Home ›› 07 Nov 2022 ›› Front
Banks have re-fixed the rate for export encashment to Tk 100 per US dollar with the aim to mitigate the dollar crisis in the banking sector.
They have also decided not to impose any charge on remitters at their exchange houses abroad and keep the houses open during holidays.
Under the new rates, exporters will get Tk 100 per US dollar from Monday, compared to Tk 99.50 on Sunday. The rate for remittance collection will remain unchanged — Tk 107 per dollar.
The decisions were taken at a meeting between the Bangladesh Foreign Exchange Dealers’ Association (BAFEDA) and the Association of Bankers, Bangladesh (ABB) at Sonali Bank’s head office in Dhaka on Sunday night.
BAFEDA Chairman Md Afzal Karim announced the new rate at a media briefing after the meeting.
Importers will have to buy US dollars based on the weighted average exchange rate plus Tk 1. The average rate will be decided based on the rates paid to exporters and exchange houses.
On September 11, the two associations fixed a uniform exchange rate for USD to curb the instability in the foreign exchange market, setting a maximum of Tk 108 for foreign exchange houses to collect remittance and Tk 99 for encashment of export bills.
However, they lowered the rates for remittance collection later in two phases. On September 27, the rate was taken down to Tk 107.50 per USD. Effective from October 1, this rate has been another blow to the remittance earnings.
Remittance inflow declined more than 7 per cent year-on-year to $1.52 billion in October, as per Bangladesh Bank’s (BB) data. This was the lowest in eight months.
Before the fixing of the USD rates, different banks used to quote different rates for mobilising remittance from foreign exchange houses. At that time, most of the banks — which had suffered from USD shortages — were offering up to Tk 115 per USD to the exchange house.
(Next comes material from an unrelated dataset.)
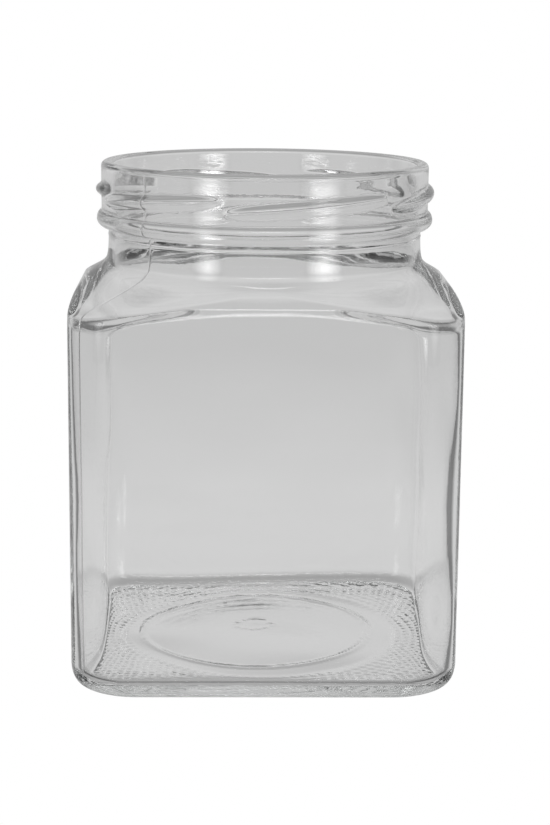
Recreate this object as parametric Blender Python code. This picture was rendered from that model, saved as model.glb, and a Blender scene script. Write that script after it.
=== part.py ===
"""Square storage jar of clear glass with a six-lug twist-off neck, open at the top.

The jar is one moulded piece, so it is one closed body: an outer skin from the base up to the rim,
an inner skin from the rim down to the floor, and a four-sided net that closes each end. Every
horizontal section is a ring of the same number of points, so the skins are rows of quads.
Metres, +Z up, origin at the middle of the base, front face towards -Y.
"""

from math import acos, cos, hypot, pi, radians, sin, sqrt

import bmesh
import bpy

# Driving dimensions, in metres.
HEIGHT = 0.120
BODY_WIDTH = 0.090
CORNER_RADIUS = 0.0112
WALL = 0.0028
FLOOR_THICKNESS = 0.0028

# Heel: the rounded edge between the walls and the base.
HEEL_WIDTH = 0.0030
HEEL_HEIGHT = 0.0064
HEEL_CORNER_RADIUS = 0.0136
INNER_HEEL_WIDTH = 0.0030
INNER_HEEL_HEIGHT = 0.0030
INNER_HEEL_CORNER_RADIUS = 0.0090

# Push-up: the shallow round hollow under the base.
PUSH_UP_RADIUS = 0.0330
PUSH_UP_HEIGHT = 0.0022
FLOOR_CROWN = 0.0016

# Shoulder: from the square body to the round neck. At height share h its half width has
# (1 - h**FACE_RISE) ** fall of the way in still to go, and the flats between its corners have
# (1 - h**CORNER_RISE) ** fall of their length left.
SHOULDER_FOOT = 0.0884
NECK_FOOT = 0.0960
NECK_FOOT_RADIUS = 0.0385
FACE_RISE = 2.6
CORNER_RISE = 1.3
OUTER_FALLS = (1.25, 2.4)
INNER_FALLS = (2.8, 3.0)
FOOT_ROUNDING = 0.12
FOOT_LEAD = 0.003
FILLET_SHARE = 0.86
FILLET_HEIGHT = 0.0009
INNER_DROP = 0.0020
INNER_NECK_FOOT = 0.0965

# Twist-off finish for an 82 mm lug cap.
FINISH_RADIUS = 0.03915
BORE_RADIUS = 0.0363
NECK_RADIUS = 0.0375
NECK_FLARE = 0.0002
BEAD_RADIUS = 0.0403
BEAD_MIDDLE = 0.1063
BEAD_HALF_HEIGHT = 0.0020
LUG_COUNT = 6
LUG_RADIUS = 0.0406
LUG_SPAN = radians(57.0)
LUG_START = radians(-13.0)
LUG_LOW = 0.1112
LUG_RISE = 0.0026
LUG_HALF_HEIGHT = 0.00175
LUG_TAPER = radians(20.0)
LUG_END_SHARE = 0.3
LUG_FLATNESS = 2.2
RIM_ROUNDING = 0.00125

# Net: points along one quarter of a ring, and the share of them that a corner's arc takes.
STEPS = 18
CORNER_SHARE = 0.45
HEEL_RINGS = 5
SHOULDER_RINGS = 9
FILLET_RINGS = 3
BEAD_RINGS = 6
LUG_RINGS = 11


def rounded_square(half, radius, corner_share=CORNER_SHARE):
    """Points of a rounded square, counter-clockwise from the middle of its front left corner."""
    points = []
    flat = half - radius
    arc = corner_share / 2
    for side in range(4):
        turn = side * pi / 2 - pi / 2
        for step in range(STEPS):
            share = step / STEPS
            if share < arc:
                angle = (share / arc - 1) * pi / 4
                out, along = flat + radius * cos(angle), -flat + radius * sin(angle)
            elif share >= 1 - arc:
                angle = (share - 1 + arc) / arc * pi / 4
                out, along = flat + radius * cos(angle), flat + radius * sin(angle)
            else:
                out, along = half, flat * (2 * (share - arc) / (1 - 2 * arc) - 1)
            points.append((out * cos(turn) - along * sin(turn), out * sin(turn) + along * cos(turn)))
    return points


def circle(radius):
    """Points of a circle, paired one to one with those of a rounded square."""
    count = 4 * STEPS
    angles = [2 * pi * step / count - 3 * pi / 4 for step in range(count)]
    return [(radius * cos(angle), radius * sin(angle)) for angle in angles]


def level(outline, height):
    return [(x, y, height) for x, y in outline]


def shoulder(neck_radius, half, radius, low, high, falls, top_share):
    """Rings from the body up to the neck, or as far as top_share of the way up."""
    rows = []
    for ring in range(SHOULDER_RINGS + 1):
        share = top_share * ring / SHOULDER_RINGS
        eased = min(1.0, (share + hypot(share, FOOT_ROUNDING)) / 2)
        width_left = (1 - eased**FACE_RISE) ** falls[0]
        flat_left = (1 - eased**CORNER_RISE) ** falls[1]
        width = neck_radius + (half - neck_radius) * width_left
        flat = (half - radius) * flat_left
        corner_share = 1 - (1 - CORNER_SHARE) * flat_left
        outline = rounded_square(width, width - flat, corner_share)
        rows.append(level(outline, low + (high - low) * share))
    return rows


def fillet(first, corner, last):
    """Rings of a quadratic curve between two rings, pulled towards the corner ring."""
    rows = []
    for ring in range(1, FILLET_RINGS + 1):
        u = ring / FILLET_RINGS
        weights = ((1 - u) ** 2, 2 * u * (1 - u), u * u)
        rows.append([
            tuple(sum(w * p[axis] for w, p in zip(weights, three)) for axis in range(3))
            for three in zip(first, corner, last)
        ])
    return rows


def heel(half, radius, width, height, corner, floor, rings):
    """Rings of a quarter ellipse from the base's edge, at height floor, up to the wall."""
    rows = []
    for ring in range(rings):
        angle = pi / 2 * ring / rings
        inset = 1 - sin(angle)
        outline = rounded_square(half - width * inset, radius + (corner - radius) * inset)
        rows.append(level(outline, floor + height * (1 - cos(angle))))
    return rows


def lug_height(x, y, z):
    """How far the lugs stand out of the finish here, from 0 to 1."""
    pitch = 2 * pi / LUG_COUNT
    around = (bearing(x, y) - LUG_START) % pitch
    if around > LUG_SPAN:
        return 0.0
    middle = LUG_LOW + LUG_RISE * around / LUG_SPAN
    end = min(around, LUG_SPAN - around) / LUG_TAPER
    taper = sqrt(max(0.0, 1 - (1 - min(end, 1.0)) ** 2))
    half_height = LUG_HALF_HEIGHT * (LUG_END_SHARE + (1 - LUG_END_SHARE) * taper)
    across = abs(z - middle) / half_height
    return taper * max(0.0, 1 - across**LUG_FLATNESS)


def bearing(x, y):
    """The angle around the axis, counter-clockwise from the front."""
    angle = acos(max(-1.0, min(1.0, -y / hypot(x, y))))
    return angle if x >= 0 else -angle


def finish_ring(radius, height):
    """A ring of the finish, pushed out where a lug crosses it."""
    row = []
    for x, y in circle(radius):
        stretch = 1 + (LUG_RADIUS / radius - 1) * lug_height(x, y, height)
        row.append((x * stretch, y * stretch, height))
    return row


def outer_skin():
    half = BODY_WIDTH / 2
    rows = heel(half, CORNER_RADIUS, HEEL_WIDTH, HEEL_HEIGHT, HEEL_CORNER_RADIUS, 0.0, HEEL_RINGS)
    body = rounded_square(half, CORNER_RADIUS)
    rows.append(level(body, HEEL_HEIGHT))
    rows.append(level(body, (HEEL_HEIGHT + SHOULDER_FOOT) / 2))
    rows.append(level(body, SHOULDER_FOOT - FOOT_LEAD))
    rows += shoulder(
        NECK_FOOT_RADIUS, half, CORNER_RADIUS, SHOULDER_FOOT, NECK_FOOT, OUTER_FALLS, FILLET_SHARE
    )
    corner = level(circle(NECK_FOOT_RADIUS), NECK_FOOT)
    rows += fillet(rows[-1], corner, level(circle(NECK_RADIUS + NECK_FLARE), NECK_FOOT + FILLET_HEIGHT))
    bead_foot = BEAD_MIDDLE - BEAD_HALF_HEIGHT
    bead_top = BEAD_MIDDLE + BEAD_HALF_HEIGHT
    rows.append(level(circle(NECK_RADIUS), bead_foot))
    lower_out, upper_out = BEAD_RADIUS - NECK_RADIUS, BEAD_RADIUS - FINISH_RADIUS
    for ring in range(1, BEAD_RINGS):
        angle = pi * ring / BEAD_RINGS
        swell = lower_out if angle < pi / 2 else upper_out
        radius = BEAD_RADIUS - swell * (1 - sin(angle))
        rows.append(level(circle(radius), BEAD_MIDDLE - BEAD_HALF_HEIGHT * cos(angle)))
    rows.append(level(circle(FINISH_RADIUS), bead_top))
    lug_foot = LUG_LOW - LUG_HALF_HEIGHT
    lug_top = LUG_LOW + LUG_RISE + LUG_HALF_HEIGHT
    for ring in range(LUG_RINGS + 1):
        rows.append(finish_ring(FINISH_RADIUS, lug_foot + (lug_top - lug_foot) * ring / LUG_RINGS))
    return rows


def rim():
    """Rings over the rounded rim, with a narrow flat land on top."""
    inset = RIM_ROUNDING * (1 - cos(pi / 4))
    return [
        level(circle(FINISH_RADIUS), HEIGHT - RIM_ROUNDING),
        level(circle(FINISH_RADIUS - inset), HEIGHT - inset),
        level(circle(FINISH_RADIUS - RIM_ROUNDING), HEIGHT),
        level(circle(BORE_RADIUS + RIM_ROUNDING), HEIGHT),
        level(circle(BORE_RADIUS + inset), HEIGHT - inset),
        level(circle(BORE_RADIUS), HEIGHT - RIM_ROUNDING),
    ]


def inner_skin():
    """The inner rings from the floor up to the neck, the lowest first."""
    half = BODY_WIDTH / 2 - WALL
    radius = CORNER_RADIUS - WALL
    top = SHOULDER_FOOT - INNER_DROP
    floor = FLOOR_THICKNESS
    rows = heel(
        half, radius, INNER_HEEL_WIDTH, INNER_HEEL_HEIGHT, INNER_HEEL_CORNER_RADIUS, floor, HEEL_RINGS
    )
    body = rounded_square(half, radius)
    rows.append(level(body, floor + INNER_HEEL_HEIGHT))
    rows.append(level(body, (floor + INNER_HEEL_HEIGHT + top) / 2))
    rows.append(level(body, top - FOOT_LEAD))
    rows += shoulder(BORE_RADIUS, half, radius, top, INNER_NECK_FOOT, INNER_FALLS, 1.0)
    rows.append(level(circle(BORE_RADIUS), (INNER_NECK_FOOT + HEIGHT) / 2))
    return rows


def net(edge, lift):
    """A four-sided net of points inside a ring, lifted by a function of the distance to the axis."""
    sides = [[edge[(side * STEPS + step) % len(edge)] for step in range(STEPS + 1)] for side in range(4)]
    front, right = sides[0], sides[1]
    back, left = sides[2][::-1], sides[3][::-1]
    rows = []
    for j in range(1, STEPS):
        v = j / STEPS
        row = []
        for i in range(1, STEPS):
            u = i / STEPS
            x, y = (
                (1 - v) * front[i][axis] + v * back[i][axis]
                + (1 - u) * left[j][axis] + u * right[j][axis]
                - (1 - u) * (1 - v) * front[0][axis] - u * (1 - v) * front[-1][axis]
                - (1 - u) * v * back[0][axis] - u * v * back[-1][axis]
                for axis in (0, 1)
            )
            row.append((x, y, edge[0][2] + lift(hypot(x, y))))
        rows.append(row)
    return rows


def hollow(depth, radius):
    """A smooth round rise of this depth that dies away at this radius."""
    return lambda distance: depth * max(0.0, 1 - (distance / radius) ** 2) ** 2


def add_ring(bm, row):
    return [bm.verts.new(point) for point in row]


def bridge(bm, lower, upper):
    """Quads between two rings, facing away from the axis when upper lies above lower."""
    count = len(lower)
    for i in range(count):
        j = (i + 1) % count
        bm.faces.new((lower[i], lower[j], upper[j], upper[i]))


def close_end(bm, edge, rows, upwards):
    """Fills a ring with its net, facing up or down."""
    grid = [edge[: STEPS + 1]]
    for j, row in enumerate(rows, start=1):
        grid.append([edge[-j], *(bm.verts.new(point) for point in row), edge[STEPS + j]])
    grid.append([edge[3 * STEPS - i] for i in range(STEPS + 1)])
    for j in range(STEPS):
        for i in range(STEPS):
            face = (grid[j][i], grid[j][i + 1], grid[j + 1][i + 1], grid[j + 1][i])
            bm.faces.new(face if upwards else face[::-1])


def glass_material():
    material = bpy.data.materials.new("clear_soda_lime_glass")
    material.use_nodes = True
    shader = material.node_tree.nodes["Principled BSDF"]
    shader.inputs["Base Color"].default_value = (0.86, 0.88, 0.88, 1.0)
    shader.inputs["Metallic"].default_value = 0.0
    shader.inputs["Roughness"].default_value = 0.03
    shader.inputs["IOR"].default_value = 1.52
    shader.inputs["Transmission Weight"].default_value = 1.0
    return material


def build_jar():
    bm = bmesh.new()
    outer = outer_skin()
    inner = inner_skin()
    skin = [add_ring(bm, row) for row in outer + rim() + inner[::-1]]
    for lower, upper in zip(skin, skin[1:]):
        bridge(bm, lower, upper)
    close_end(bm, skin[0], net(outer[0], hollow(PUSH_UP_HEIGHT, PUSH_UP_RADIUS)), upwards=False)
    close_end(bm, skin[-1], net(inner[0], hollow(FLOOR_CROWN, PUSH_UP_RADIUS)), upwards=True)
    mesh = bpy.data.meshes.new("glass_jar")
    bm.to_mesh(mesh)
    bm.free()
    mesh.shade_smooth()
    mesh.set_sharp_from_angle(angle=radians(35))
    mesh.materials.append(glass_material())
    jar = bpy.data.objects.new("glass_jar", mesh)
    bpy.context.scene.collection.objects.link(jar)


for old in list(bpy.data.objects):
    bpy.data.objects.remove(old, do_unlink=True)
build_jar()
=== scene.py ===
# Square storage jar of moulded flint glass, standing in a pale studio.
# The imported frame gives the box, and the jar's own skin is worked out here in fine detail.
import math
import bpy
import numpy as np
from mathutils import Matrix, Vector


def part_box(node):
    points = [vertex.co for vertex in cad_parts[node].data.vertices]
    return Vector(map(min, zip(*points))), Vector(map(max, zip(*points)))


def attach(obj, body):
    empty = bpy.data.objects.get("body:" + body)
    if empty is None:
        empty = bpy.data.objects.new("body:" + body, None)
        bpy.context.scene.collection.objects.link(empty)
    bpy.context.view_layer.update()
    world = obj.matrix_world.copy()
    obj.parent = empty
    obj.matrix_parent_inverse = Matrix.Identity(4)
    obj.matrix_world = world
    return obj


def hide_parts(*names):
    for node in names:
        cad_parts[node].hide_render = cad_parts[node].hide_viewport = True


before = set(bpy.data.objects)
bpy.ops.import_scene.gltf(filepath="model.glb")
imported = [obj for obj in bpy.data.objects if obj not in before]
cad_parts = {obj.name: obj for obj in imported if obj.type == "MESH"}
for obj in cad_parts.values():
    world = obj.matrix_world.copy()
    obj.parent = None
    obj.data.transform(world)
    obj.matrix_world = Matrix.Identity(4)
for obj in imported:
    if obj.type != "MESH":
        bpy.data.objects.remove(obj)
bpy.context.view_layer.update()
jarLow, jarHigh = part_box("glass_jar")
mm = 0.001  # the jar's sizes are in millimetres, and its mesh is written in metres

bodyHalf = (jarHigh.x - jarLow.x) / 2 / mm
jarHeight = jarHigh.z / mm
print("frame loaded: jar", round(2 * bodyHalf, 2), "mm wide and", round(jarHeight, 2), "mm high")


def linearColour(hexCode, alpha=1.0):
    # sRGB hex to linear light: c / 12.92 below 0.04045, else ((c + 0.055) / 1.055) ^ 2.4
    parts = [int(hexCode[i:i + 2], 16) / 255 for i in (1, 3, 5)]
    return [c / 12.92 if c <= 0.04045 else ((c + 0.055) / 1.055) ** 2.4 for c in parts] + [alpha]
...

BB, meanwhile, has reduced US dollar support to banks from the forex reserve to protect it, which created a further dollar crisis in the banking sector with bankers saying they are facing huge pressure to settle import payments.
Last week, the central bank decided that it will provide US dollar support only to the state-run banks to handle the import payments of government projects.
On Thursday, BB sold only $35 million to the banks and $16 million on Wednesday. However, a few days ago, it was selling over $50 million per day.
At present, the forex reserve stands at $35.73 billion due to BB’s US dollar selling spree. From July 1 to November 3 of this fiscal year, BB sold over $5 billion to banks in a bid to cover their dollar shortage.
Meanwhile, the reserves may drop below $35 billion as the country is set to clear $1.32 billion in payments to the Asian Clearing Union on Monday.
The central bank had injected a record $7.62 billion from its reserve into banks in the last financial year. The country’s forex reserve was at a record $48 billion in August last year.